▶ _The exercise_
Copy, without any alteration, the lines from the one that includes "Continue the Blender" up to and including the one that includes "dress(NODES[name], zinc)".

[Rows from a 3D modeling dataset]
··········
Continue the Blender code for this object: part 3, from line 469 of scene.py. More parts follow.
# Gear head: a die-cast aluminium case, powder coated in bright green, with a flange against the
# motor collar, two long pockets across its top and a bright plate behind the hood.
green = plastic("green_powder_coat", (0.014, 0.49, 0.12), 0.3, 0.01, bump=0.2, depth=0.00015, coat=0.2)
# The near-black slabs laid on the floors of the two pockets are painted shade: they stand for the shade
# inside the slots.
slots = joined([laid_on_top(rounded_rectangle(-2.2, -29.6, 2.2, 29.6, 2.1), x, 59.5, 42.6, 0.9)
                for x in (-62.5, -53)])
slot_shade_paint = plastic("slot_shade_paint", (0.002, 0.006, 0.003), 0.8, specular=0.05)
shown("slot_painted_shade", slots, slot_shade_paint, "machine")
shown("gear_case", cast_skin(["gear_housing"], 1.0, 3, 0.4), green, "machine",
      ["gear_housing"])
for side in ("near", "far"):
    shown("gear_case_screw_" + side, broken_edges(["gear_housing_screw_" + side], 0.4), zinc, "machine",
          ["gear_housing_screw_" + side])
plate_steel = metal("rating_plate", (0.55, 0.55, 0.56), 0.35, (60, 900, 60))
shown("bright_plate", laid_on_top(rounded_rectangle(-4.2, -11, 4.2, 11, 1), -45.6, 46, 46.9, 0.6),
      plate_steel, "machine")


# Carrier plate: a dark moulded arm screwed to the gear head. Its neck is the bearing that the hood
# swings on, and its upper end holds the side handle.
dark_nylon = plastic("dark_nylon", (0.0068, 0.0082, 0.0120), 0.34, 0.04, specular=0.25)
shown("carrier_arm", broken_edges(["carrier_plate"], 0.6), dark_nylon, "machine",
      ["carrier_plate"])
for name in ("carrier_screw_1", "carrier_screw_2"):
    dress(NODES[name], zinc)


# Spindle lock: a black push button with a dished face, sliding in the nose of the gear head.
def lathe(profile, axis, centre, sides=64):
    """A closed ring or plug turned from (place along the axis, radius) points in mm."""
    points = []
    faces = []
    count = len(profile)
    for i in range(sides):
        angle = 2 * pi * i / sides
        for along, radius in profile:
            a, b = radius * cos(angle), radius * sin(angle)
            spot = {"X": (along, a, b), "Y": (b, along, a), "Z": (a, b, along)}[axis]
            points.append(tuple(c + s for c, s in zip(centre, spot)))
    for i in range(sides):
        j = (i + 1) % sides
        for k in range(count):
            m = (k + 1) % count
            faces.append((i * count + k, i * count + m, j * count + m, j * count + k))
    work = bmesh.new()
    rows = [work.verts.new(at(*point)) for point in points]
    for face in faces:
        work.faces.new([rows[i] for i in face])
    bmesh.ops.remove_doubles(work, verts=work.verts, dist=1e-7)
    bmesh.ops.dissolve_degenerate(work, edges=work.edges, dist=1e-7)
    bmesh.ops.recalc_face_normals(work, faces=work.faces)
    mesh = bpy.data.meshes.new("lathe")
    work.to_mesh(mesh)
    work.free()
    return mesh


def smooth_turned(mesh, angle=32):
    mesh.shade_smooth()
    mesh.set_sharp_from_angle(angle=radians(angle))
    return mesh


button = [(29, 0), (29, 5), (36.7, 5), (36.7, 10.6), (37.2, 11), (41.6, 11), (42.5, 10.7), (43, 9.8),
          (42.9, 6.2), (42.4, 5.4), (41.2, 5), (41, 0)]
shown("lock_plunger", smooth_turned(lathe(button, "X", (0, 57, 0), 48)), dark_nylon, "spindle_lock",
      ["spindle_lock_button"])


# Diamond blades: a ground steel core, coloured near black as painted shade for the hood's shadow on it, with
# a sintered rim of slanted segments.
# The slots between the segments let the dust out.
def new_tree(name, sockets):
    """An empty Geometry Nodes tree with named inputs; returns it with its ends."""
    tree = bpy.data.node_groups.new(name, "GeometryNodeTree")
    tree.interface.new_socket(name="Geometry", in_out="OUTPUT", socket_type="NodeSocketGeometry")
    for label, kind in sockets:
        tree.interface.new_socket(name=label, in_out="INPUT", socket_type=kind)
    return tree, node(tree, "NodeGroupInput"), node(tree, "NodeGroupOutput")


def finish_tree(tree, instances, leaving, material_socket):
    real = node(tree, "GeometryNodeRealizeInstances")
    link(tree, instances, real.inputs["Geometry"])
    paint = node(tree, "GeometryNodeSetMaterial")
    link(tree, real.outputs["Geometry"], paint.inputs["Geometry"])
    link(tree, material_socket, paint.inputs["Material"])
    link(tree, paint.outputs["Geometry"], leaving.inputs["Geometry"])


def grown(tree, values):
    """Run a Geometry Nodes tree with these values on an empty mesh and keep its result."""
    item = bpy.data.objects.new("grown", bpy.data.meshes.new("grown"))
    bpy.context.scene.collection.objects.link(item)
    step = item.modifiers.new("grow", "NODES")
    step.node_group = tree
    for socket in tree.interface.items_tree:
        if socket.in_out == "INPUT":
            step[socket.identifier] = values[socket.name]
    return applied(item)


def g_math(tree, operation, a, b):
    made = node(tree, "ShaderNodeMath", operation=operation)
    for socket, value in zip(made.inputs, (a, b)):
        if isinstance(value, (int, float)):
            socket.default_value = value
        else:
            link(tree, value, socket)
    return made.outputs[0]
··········
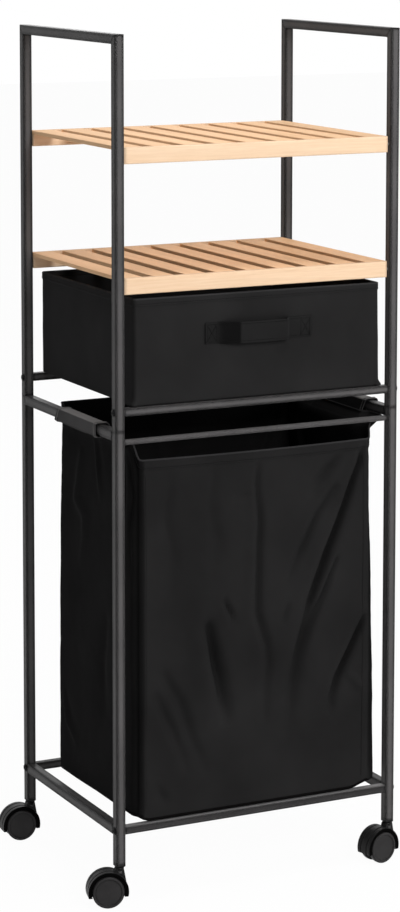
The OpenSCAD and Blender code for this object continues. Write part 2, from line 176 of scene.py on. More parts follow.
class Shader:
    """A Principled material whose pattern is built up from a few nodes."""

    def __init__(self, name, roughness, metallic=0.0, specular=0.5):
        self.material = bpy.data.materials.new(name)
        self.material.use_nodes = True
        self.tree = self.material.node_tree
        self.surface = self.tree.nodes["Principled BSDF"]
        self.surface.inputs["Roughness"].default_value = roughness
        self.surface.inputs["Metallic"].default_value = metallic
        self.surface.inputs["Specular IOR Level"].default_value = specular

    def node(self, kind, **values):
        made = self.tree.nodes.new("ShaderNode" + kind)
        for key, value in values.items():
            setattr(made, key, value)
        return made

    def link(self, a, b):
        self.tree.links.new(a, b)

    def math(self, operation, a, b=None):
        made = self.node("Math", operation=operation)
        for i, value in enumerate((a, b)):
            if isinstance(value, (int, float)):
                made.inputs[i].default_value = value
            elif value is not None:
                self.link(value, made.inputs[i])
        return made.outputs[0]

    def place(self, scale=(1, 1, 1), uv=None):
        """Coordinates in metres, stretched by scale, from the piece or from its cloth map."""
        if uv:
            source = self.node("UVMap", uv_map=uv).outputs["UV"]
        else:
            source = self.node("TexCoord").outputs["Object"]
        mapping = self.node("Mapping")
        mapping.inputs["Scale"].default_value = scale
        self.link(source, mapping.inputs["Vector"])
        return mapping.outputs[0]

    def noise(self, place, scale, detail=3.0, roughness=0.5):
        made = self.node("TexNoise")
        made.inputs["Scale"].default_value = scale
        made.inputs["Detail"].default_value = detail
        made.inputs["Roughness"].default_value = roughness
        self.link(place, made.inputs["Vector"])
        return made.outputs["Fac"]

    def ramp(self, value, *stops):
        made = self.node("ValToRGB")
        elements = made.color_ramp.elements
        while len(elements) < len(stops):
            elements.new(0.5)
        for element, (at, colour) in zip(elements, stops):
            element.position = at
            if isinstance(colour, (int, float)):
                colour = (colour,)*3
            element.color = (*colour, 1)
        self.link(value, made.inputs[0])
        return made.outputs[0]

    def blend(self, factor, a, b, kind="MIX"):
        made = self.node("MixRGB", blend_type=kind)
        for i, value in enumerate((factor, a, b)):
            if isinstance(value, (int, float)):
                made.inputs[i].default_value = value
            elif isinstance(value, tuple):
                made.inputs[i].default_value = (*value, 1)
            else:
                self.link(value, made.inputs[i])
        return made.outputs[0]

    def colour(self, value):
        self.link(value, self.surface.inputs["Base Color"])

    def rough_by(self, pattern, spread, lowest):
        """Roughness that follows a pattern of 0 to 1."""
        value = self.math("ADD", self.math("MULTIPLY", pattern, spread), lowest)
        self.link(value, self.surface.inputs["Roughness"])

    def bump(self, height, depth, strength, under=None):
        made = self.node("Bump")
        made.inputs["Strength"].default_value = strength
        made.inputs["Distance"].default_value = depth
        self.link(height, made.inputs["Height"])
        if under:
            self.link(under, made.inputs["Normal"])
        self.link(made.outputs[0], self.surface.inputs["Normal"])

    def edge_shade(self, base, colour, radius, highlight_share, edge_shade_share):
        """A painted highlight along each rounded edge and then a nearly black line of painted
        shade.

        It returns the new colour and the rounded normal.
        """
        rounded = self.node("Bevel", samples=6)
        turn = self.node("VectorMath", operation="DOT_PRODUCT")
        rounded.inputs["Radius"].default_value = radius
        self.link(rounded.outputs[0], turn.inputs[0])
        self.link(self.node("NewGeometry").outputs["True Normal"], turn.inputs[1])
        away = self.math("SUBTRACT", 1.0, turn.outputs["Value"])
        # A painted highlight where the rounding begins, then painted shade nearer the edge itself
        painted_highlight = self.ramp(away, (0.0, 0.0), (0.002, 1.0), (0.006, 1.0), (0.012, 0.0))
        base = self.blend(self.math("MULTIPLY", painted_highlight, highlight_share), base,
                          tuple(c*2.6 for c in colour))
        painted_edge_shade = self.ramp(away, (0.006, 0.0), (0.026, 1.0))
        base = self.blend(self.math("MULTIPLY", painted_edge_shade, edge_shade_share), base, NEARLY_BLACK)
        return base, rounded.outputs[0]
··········
▶ _Exercise result_
Continue the Blender code for this object: part 3, from line 469 of scene.py. More parts follow.
# Gear head: a die-cast aluminium case, powder coated in bright green, with a flange against the
# motor collar, two long pockets across its top and a bright plate behind the hood.
green = plastic("green_powder_coat", (0.014, 0.49, 0.12), 0.3, 0.01, bump=0.2, depth=0.00015, coat=0.2)
# The near-black slabs laid on the floors of the two pockets are painted shade: they stand for the shade
# inside the slots.
slots = joined([laid_on_top(rounded_rectangle(-2.2, -29.6, 2.2, 29.6, 2.1), x, 59.5, 42.6, 0.9)
                for x in (-62.5, -53)])
slot_shade_paint = plastic("slot_shade_paint", (0.002, 0.006, 0.003), 0.8, specular=0.05)
shown("slot_painted_shade", slots, slot_shade_paint, "machine")
shown("gear_case", cast_skin(["gear_housing"], 1.0, 3, 0.4), green, "machine",
      ["gear_housing"])
for side in ("near", "far"):
    shown("gear_case_screw_" + side, broken_edges(["gear_housing_screw_" + side], 0.4), zinc, "machine",
          ["gear_housing_screw_" + side])
plate_steel = metal("rating_plate", (0.55, 0.55, 0.56), 0.35, (60, 900, 60))
shown("bright_plate", laid_on_top(rounded_rectangle(-4.2, -11, 4.2, 11, 1), -45.6, 46, 46.9, 0.6),
      plate_steel, "machine")


# Carrier plate: a dark moulded arm screwed to the gear head. Its neck is the bearing that the hood
# swings on, and its upper end holds the side handle.
dark_nylon = plastic("dark_nylon", (0.0068, 0.0082, 0.0120), 0.34, 0.04, specular=0.25)
shown("carrier_arm", broken_edges(["carrier_plate"], 0.6), dark_nylon, "machine",
      ["carrier_plate"])
for name in ("carrier_screw_1", "carrier_screw_2"):
    dress(NODES[name], zinc)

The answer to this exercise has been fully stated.